• _Set problem_
Set down each line from the one containing "routed_tube(ROUTE, CABLE_D), lying=False)" to the one containing "zip(*points))), Vector(map(max, zip(*points)))", inclusive, exactly as written and with nothing further.

□ □ □

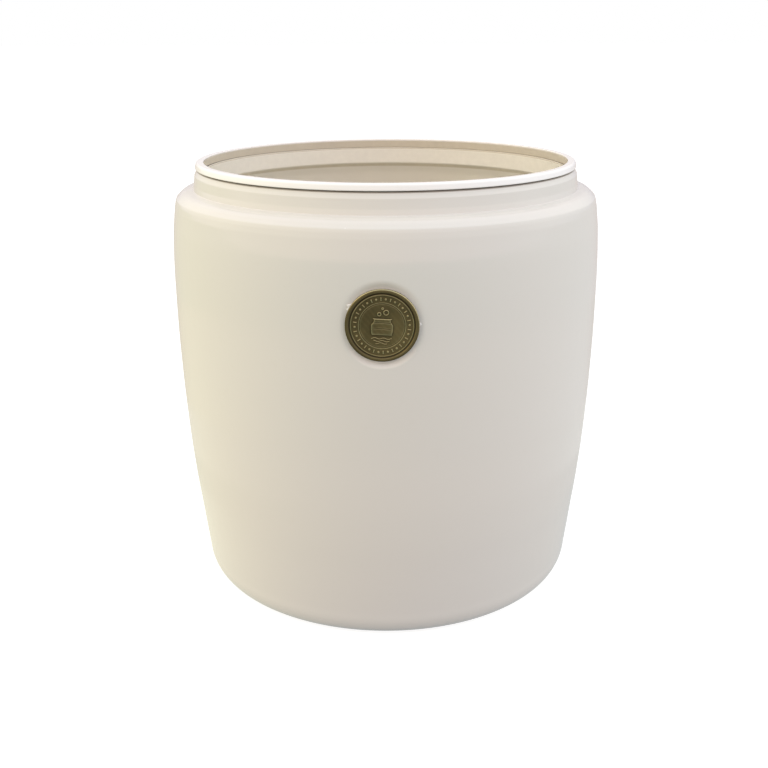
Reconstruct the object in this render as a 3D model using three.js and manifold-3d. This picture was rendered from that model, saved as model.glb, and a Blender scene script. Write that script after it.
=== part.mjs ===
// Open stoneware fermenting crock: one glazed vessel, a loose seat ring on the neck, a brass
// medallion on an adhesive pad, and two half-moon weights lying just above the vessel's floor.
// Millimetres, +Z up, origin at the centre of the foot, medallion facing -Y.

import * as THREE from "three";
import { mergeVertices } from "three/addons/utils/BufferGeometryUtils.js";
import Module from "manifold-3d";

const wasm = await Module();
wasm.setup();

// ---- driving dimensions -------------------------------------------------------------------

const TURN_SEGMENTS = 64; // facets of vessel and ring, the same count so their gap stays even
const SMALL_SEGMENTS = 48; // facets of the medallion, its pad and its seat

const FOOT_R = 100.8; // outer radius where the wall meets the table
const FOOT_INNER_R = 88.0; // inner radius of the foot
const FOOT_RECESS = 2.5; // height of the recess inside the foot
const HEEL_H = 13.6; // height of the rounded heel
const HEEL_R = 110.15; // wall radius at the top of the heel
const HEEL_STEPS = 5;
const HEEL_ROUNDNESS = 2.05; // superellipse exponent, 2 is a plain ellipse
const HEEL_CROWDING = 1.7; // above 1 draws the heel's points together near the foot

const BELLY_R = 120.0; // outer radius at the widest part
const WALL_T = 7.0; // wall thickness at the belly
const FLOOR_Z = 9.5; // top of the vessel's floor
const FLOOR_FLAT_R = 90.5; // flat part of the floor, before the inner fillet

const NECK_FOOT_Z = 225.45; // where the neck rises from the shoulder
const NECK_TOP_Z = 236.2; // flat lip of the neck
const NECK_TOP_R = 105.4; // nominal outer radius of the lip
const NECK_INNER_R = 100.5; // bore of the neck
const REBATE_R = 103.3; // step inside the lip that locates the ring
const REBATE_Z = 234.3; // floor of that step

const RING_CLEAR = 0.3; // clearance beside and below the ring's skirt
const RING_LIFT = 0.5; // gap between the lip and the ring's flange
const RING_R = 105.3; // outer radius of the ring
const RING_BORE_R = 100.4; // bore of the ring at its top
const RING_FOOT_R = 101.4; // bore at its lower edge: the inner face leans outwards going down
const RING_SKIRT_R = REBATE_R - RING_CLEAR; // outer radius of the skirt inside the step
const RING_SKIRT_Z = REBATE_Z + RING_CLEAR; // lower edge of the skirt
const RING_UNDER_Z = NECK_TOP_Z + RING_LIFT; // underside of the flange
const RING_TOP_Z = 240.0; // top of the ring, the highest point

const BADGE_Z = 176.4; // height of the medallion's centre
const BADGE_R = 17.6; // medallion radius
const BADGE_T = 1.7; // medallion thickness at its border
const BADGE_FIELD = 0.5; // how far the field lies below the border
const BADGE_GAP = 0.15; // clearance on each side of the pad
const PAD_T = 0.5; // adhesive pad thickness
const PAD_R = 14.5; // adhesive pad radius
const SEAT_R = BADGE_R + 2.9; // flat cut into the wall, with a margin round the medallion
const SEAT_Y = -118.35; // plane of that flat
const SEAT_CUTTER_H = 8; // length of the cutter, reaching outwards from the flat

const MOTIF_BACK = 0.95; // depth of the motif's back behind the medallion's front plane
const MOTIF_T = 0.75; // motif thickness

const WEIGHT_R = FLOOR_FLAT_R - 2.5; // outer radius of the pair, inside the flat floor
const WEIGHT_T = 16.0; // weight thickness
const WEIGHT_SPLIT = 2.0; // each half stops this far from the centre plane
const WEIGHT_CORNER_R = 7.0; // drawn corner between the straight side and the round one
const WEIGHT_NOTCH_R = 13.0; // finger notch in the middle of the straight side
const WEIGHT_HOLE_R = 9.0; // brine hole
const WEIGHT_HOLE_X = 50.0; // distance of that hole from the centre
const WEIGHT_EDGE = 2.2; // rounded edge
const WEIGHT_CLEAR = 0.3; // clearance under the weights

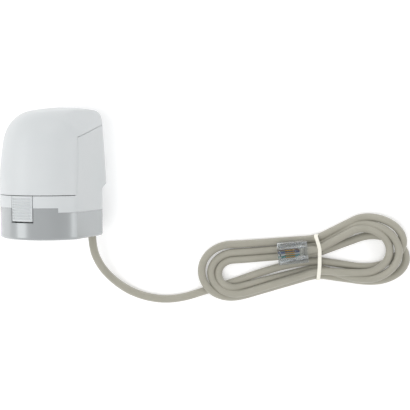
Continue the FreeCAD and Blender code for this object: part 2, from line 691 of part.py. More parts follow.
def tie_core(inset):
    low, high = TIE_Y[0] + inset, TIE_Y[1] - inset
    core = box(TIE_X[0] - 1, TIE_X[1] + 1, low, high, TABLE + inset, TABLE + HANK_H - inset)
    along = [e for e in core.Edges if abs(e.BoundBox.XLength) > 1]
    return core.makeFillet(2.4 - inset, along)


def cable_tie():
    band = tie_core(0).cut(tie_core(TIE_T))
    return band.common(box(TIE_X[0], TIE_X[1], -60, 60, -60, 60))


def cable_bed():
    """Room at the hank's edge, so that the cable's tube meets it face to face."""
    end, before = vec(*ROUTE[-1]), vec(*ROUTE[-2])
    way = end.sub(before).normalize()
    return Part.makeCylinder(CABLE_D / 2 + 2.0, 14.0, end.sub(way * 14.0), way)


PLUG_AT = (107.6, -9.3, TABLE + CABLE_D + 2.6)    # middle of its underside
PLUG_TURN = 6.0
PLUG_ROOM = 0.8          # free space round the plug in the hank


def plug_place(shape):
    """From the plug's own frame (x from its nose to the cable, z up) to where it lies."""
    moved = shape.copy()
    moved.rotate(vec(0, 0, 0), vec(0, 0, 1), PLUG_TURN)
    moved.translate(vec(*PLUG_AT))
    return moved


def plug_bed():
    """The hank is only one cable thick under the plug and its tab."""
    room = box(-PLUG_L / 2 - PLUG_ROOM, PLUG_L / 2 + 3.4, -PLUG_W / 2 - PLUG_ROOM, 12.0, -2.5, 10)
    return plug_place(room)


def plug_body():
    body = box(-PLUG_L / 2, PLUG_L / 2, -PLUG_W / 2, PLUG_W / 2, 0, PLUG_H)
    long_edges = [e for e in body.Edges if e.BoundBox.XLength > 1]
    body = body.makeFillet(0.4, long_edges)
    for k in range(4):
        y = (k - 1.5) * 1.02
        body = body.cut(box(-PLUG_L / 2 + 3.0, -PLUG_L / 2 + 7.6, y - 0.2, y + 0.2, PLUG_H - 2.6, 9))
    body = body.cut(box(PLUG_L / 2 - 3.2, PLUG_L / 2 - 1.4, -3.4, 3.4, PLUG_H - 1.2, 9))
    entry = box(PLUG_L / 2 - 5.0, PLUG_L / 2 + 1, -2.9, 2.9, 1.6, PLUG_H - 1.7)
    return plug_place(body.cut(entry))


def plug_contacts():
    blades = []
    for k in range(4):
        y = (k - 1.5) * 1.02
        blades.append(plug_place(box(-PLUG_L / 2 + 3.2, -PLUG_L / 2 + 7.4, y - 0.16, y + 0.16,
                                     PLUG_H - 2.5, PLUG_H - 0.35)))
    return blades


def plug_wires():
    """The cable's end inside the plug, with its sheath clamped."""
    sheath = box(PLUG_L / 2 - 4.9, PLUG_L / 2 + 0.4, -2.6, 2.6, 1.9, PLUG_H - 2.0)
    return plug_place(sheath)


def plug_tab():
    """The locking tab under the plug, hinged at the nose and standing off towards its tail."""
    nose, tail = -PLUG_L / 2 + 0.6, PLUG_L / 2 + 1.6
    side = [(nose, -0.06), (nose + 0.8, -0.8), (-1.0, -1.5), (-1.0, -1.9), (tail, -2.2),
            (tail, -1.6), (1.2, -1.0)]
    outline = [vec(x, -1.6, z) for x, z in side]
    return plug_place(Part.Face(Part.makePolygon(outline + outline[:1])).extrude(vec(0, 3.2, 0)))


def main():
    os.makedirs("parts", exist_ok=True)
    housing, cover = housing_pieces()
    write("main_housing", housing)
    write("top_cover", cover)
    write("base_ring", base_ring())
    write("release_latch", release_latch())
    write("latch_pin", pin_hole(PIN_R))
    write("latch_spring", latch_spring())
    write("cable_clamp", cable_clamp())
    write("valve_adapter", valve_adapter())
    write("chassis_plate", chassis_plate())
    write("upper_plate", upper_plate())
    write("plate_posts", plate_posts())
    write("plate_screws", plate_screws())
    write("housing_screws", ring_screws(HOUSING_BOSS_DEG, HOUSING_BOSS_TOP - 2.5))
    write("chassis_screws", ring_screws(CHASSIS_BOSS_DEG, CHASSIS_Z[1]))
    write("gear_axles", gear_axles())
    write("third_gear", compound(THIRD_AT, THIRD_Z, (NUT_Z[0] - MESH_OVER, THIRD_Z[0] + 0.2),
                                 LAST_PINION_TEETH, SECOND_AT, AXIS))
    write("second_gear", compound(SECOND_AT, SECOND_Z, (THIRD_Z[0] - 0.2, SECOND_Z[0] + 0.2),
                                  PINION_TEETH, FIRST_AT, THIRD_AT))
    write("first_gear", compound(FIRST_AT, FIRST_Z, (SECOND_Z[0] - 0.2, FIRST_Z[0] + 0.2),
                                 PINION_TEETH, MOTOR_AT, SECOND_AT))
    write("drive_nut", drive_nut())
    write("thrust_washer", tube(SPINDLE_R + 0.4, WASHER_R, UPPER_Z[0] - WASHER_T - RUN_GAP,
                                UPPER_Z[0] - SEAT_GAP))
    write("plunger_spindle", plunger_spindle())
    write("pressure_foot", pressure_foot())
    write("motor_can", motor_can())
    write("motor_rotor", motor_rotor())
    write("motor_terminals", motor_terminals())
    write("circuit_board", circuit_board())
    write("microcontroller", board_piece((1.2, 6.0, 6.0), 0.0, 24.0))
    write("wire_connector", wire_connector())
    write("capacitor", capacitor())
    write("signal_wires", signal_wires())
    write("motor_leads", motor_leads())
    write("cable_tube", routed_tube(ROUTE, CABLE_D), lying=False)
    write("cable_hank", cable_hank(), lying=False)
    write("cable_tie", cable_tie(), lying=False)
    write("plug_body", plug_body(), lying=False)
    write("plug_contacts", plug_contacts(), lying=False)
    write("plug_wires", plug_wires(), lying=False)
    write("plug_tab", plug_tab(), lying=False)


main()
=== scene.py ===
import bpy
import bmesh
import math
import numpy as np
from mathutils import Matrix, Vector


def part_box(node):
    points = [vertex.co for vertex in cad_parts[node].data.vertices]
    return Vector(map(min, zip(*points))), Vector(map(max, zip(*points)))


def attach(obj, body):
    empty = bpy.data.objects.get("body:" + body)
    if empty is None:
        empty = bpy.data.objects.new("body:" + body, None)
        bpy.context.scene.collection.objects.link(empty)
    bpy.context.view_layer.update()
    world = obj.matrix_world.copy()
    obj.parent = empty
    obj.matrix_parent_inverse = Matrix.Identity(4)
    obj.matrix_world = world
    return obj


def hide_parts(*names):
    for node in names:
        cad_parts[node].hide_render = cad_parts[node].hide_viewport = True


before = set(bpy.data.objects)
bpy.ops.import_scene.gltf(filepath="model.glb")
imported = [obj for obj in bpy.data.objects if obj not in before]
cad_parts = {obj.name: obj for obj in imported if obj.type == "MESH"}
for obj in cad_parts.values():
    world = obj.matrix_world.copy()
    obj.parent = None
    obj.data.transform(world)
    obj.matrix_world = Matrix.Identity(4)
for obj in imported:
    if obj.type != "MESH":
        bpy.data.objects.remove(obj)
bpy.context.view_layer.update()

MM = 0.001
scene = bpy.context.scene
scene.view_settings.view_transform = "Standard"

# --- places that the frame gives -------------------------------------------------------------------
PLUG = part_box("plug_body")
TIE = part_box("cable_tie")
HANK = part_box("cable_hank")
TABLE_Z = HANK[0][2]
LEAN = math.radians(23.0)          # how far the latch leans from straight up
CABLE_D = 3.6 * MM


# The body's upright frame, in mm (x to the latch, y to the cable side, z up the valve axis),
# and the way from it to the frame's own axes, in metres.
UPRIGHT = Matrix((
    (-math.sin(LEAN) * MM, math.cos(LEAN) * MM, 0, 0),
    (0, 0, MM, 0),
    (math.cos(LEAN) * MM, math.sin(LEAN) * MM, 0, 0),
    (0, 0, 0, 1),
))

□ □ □

• _Exercise output_
    write("cable_tube", routed_tube(ROUTE, CABLE_D), lying=False)
    write("cable_hank", cable_hank(), lying=False)
    write("cable_tie", cable_tie(), lying=False)
    write("plug_body", plug_body(), lying=False)
    write("plug_contacts", plug_contacts(), lying=False)
    write("plug_wires", plug_wires(), lying=False)
    write("plug_tab", plug_tab(), lying=False)


main()
=== scene.py ===
import bpy
import bmesh
import math
import numpy as np
from mathutils import Matrix, Vector


def part_box(node):
    points = [vertex.co for vertex in cad_parts[node].data.vertices]
    return Vector(map(min, zip(*points))), Vector(map(max, zip(*points)))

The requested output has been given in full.